Students with disabilities must rely on others in emergency evacuation

While everyone else is rushing out of a campus building during a drill or an evacuation, students with disabilities are often left behind, waiting for extra assistance from emergency personnel or volunteers.

Students with disabilities who do not receive assistance from classmates or faculty must go through the process of calling an emergency organization and waiting for help to arrive. This happened to several students after the April 17 regional power outage.

“Pretty much, being in my position, you should always know something like this could happen,” said microbiology major Fekadu Andeberhan, who uses a motorized wheelchair to get around because she has a muscle weakness that makes it difficult for her to walk.

When the lights went out, Andeberhan was in the computer lab on the second floor of the Humanities building.

“Some students waited with me,” she said. “It’s not good to be stuck, but I had help from kind people.”

After the lights went out, Andeberhan called the Disabled Student Program on campus, which arranged for her to be assisted by the fire department.

“We try to provide accessibility as much as possible. If people are stuck in elevators, we call the fire department,” said Mikael Miller, the front desk clerk at the Disability Program and Resource Center. “During an emergency we still run a system of call-ins, but there is staff designated inside the buildings to help if someone needs to get downstairs.”

Some students said that prevention is better than waiting for outside help. SF state visitor Carlos Zentella was in the Cesar Chavez Student Center at the time of the power outage.

“I think it’s better to take the necessary precaution before panic strikes,” said Zentella, who has polio. Fortunately, the elevators in the Student Center worked after the outage, unlike most other buildings on campus.

“I went back up the elevator quickly because it would be more difficult if I waited,” Zentella said. “I don’t know what I would have done if the elevators weren’t working.”

Waiting for help would have been the only option.

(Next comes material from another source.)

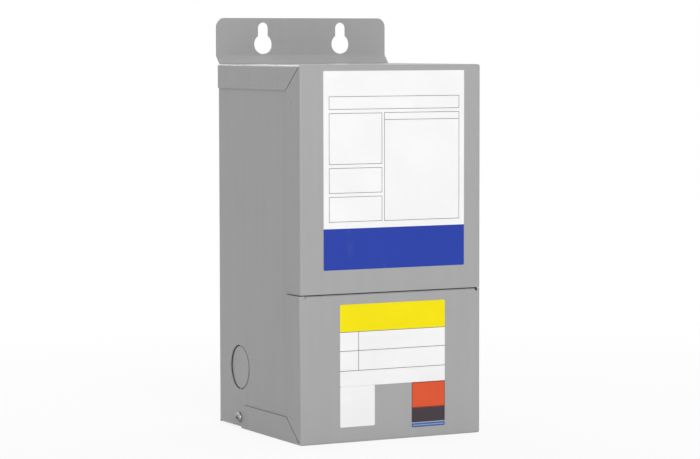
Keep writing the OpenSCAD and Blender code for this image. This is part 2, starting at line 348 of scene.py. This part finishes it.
class Field:
    """A number or colour that varies over a surface. Arithmetic on it adds Math nodes."""

    def __init__(self, nodes, socket):
        self.nodes = nodes
        self.socket = socket

    def beside(self, name):
        """Another output of the same node."""
        return Field(self.nodes, self.socket.node.outputs[name])

    def reckon(self, operation, *terms):
        """The outcome of a Math node on these terms."""
        return self.nodes.add("ShaderNodeMath", {"operation": operation}, dict(enumerate(terms)))

    def __add__(self, other):
        return self.reckon("ADD", self, other)

    def __sub__(self, other):
        return self.reckon("SUBTRACT", self, other)

    def __rsub__(self, other):
        return self.reckon("SUBTRACT", other, self)

    def __mul__(self, other):
        return self.reckon("MULTIPLY", self, other)

    def __gt__(self, other):
        return self.reckon("GREATER_THAN", self, other)

    def __lt__(self, other):
        return self.reckon("LESS_THAN", self, other)

    def __abs__(self):
        return self.reckon("ABSOLUTE", self)

    def larger(self, other):
        return self.reckon("MAXIMUM", self, other)

    def root(self):
        return self.reckon("SQRT", self)

    __radd__ = __add__
    __rmul__ = __mul__


class Nodes:
    """The nodes of a material or of the world."""

    def __init__(self, tree):
        self.tree = tree

    def add(self, kind, settings=None, inputs=None, output=0):
        """Adds a node, sets it, feeds its sockets and returns one of its outputs."""
        node = self.tree.nodes.new(kind)
        for setting, value in (settings or {}).items():
            setattr(node, setting, value)
        for socket, value in (inputs or {}).items():
            self.feed(node.inputs[socket], value)
        return Field(self, node.outputs[output])

    def feed(self, socket, value):
        """Links a field to a socket, or writes a plain value into it."""
        if isinstance(value, Field):
            self.tree.links.new(value.socket, socket)
        else:
            socket.default_value = value

    def seen(self):
        """One for rays that go straight to the camera, a mirror or a lens."""
        camera = self.add("ShaderNodeLightPath", output="Is Camera Ray")
        return camera.larger(camera.beside("Is Glossy Ray")).larger(
            camera.beside("Is Transmission Ray"))

    def show(self, output, share, first, second):
        """Sends a mixture of two shaders to the output node."""
        both = self.add("ShaderNodeMixShader", inputs={0: share, 1: first, 2: second})
        self.feed(self.tree.nodes[output].inputs["Surface"], both)


class Finish(Nodes):
    """A material in the making, with its Principled shader."""

    def __init__(self, name, **constants):
        self.material = bpy.data.materials.new(name)
        self.material.use_nodes = True
        super().__init__(self.material.node_tree)
        self.shader = self.tree.nodes["Principled BSDF"]
        self.coat(**constants)

    def coat(self, **values):
        """Feeds the shader's sockets and returns the material."""
        for socket, value in values.items():
            self.feed(self.shader.inputs[socket.replace("_", " ")], value)
        return self.material

    def axes(self):
        """The three object coordinates as separate fields."""
        here = self.add("ShaderNodeTexCoord", output="Object")
        x = self.add("ShaderNodeSeparateXYZ", inputs={0: here})
        return x, x.beside("Y"), x.beside("Z")

    def noise(self, scale, detail, stretch=(1, 1, 1)):
        """A cloudy field around one half. Scale is in clouds for each metre."""
        here = self.add("ShaderNodeTexCoord", output="Object")
        place = self.add("ShaderNodeMapping", inputs={"Vector": here, "Scale": stretch})
        return self.add("ShaderNodeTexNoise",
                        inputs={"Vector": place, "Scale": scale, "Detail": detail})

    def ramp(self, field, low, high):
        """Nought below low, one above high, and smooth between them."""
        return self.add("ShaderNodeMapRange", {"interpolation_type": "SMOOTHSTEP"},
                        {"Value": field, "From Min": low, "From Max": high})

    def mix(self, share, *pair):
        """A colour between two others."""
        pair = [colour if isinstance(colour, Field) else (*colour, 1) for colour in pair]
        inputs = dict(zip(MIX_INPUTS, (share, *pair)))
        return self.add("ShaderNodeMix", {"data_type": "RGBA"}, inputs, MIX_OUTPUT)

    def bump(self, height, distance, strength, under=None):
        """A normal for a relief of this height, over another one if it is given."""
        inputs = {"Height": height, "Distance": distance, "Strength": strength}
        if under:
            inputs["Normal"] = under
        return self.add("ShaderNodeBump", inputs=inputs)


def shade(colour, factor):
    """A colour made darker or lighter by a factor."""
    return tuple(min(1.0, part * factor) for part in colour)


# ---- Finishes ---------------------------------------------------------------------------------

BARE_STEEL = (0.50, 0.49, 0.47)
SCUFF_GREY = (0.6, 0.6, 0.6)
INK = (0.06, 0.06, 0.065)
STRIP_INK = (0.45, 0.52, 0.66)
EDGE_WEAR = 0.34          # how much steel shows through at the rounded edges
CUT_EDGE_PAINTED_SHADE = 0.3            # painted shade on the cut ends of the sheet, standing in for the shade in the gaps between sheets
WHITE_LIFT = 1.07         # the white film against its slot's colour
BLUE_DROP = 0.88          # the blue film against its slot's colour
BORDER_DROP = 0.35        # the coloured sticker's border against its upper panel

# The rating sticker's table. Heights are below the sticker's upper edge, as (top, bottom).
TABLE_LEFT = 0.004        # margins of the table
TABLE_RIGHT = 0.0038
TABLE_COLUMN = 0.0385     # width of its left column
TABLE_GUTTER = 0.0009     # half the space between its columns
TABLE_LINE = 0.00035
TABLE_TITLE = (0.0162, 0.0242)
TABLE_LEFT_FRAMES = ((0.0268, 0.0589), (0.0614, 0.0771), (0.0796, 0.0953))
TABLE_RIGHT_FRAME = (0.0266, 0.0954)
TABLE_HEAD = 0.0045       # height of the right frame's head

CAUTION_LINE = 0.0004
CAUTION_RULES = (0.0226, 0.0099)    # level rules above the sticker's lower edge
CAUTION_DIVIDER = 0.0132            # upright rule from the sticker's left edge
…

Not only did the power go out, but the rain also added to the difficulty of the situation. But in order to alleviate such chaos, the fire department has a system of helping people get out of buildings and evacuating them to safe areas.

“Generally what we do, if we’re notified, is we instruct people to stay in place or assist,” said Mindy Talmadge, a San Francisco Fire Department spokeswoman. “And how that would happen would be that an area of refuge would be designated and the fire department would direct people to that area.”

However, the compounded problem of rain and a power outage makes things interesting.

“It’s like a domino effect with the lights out and the rain,” Zentella said. “It creates chaos.”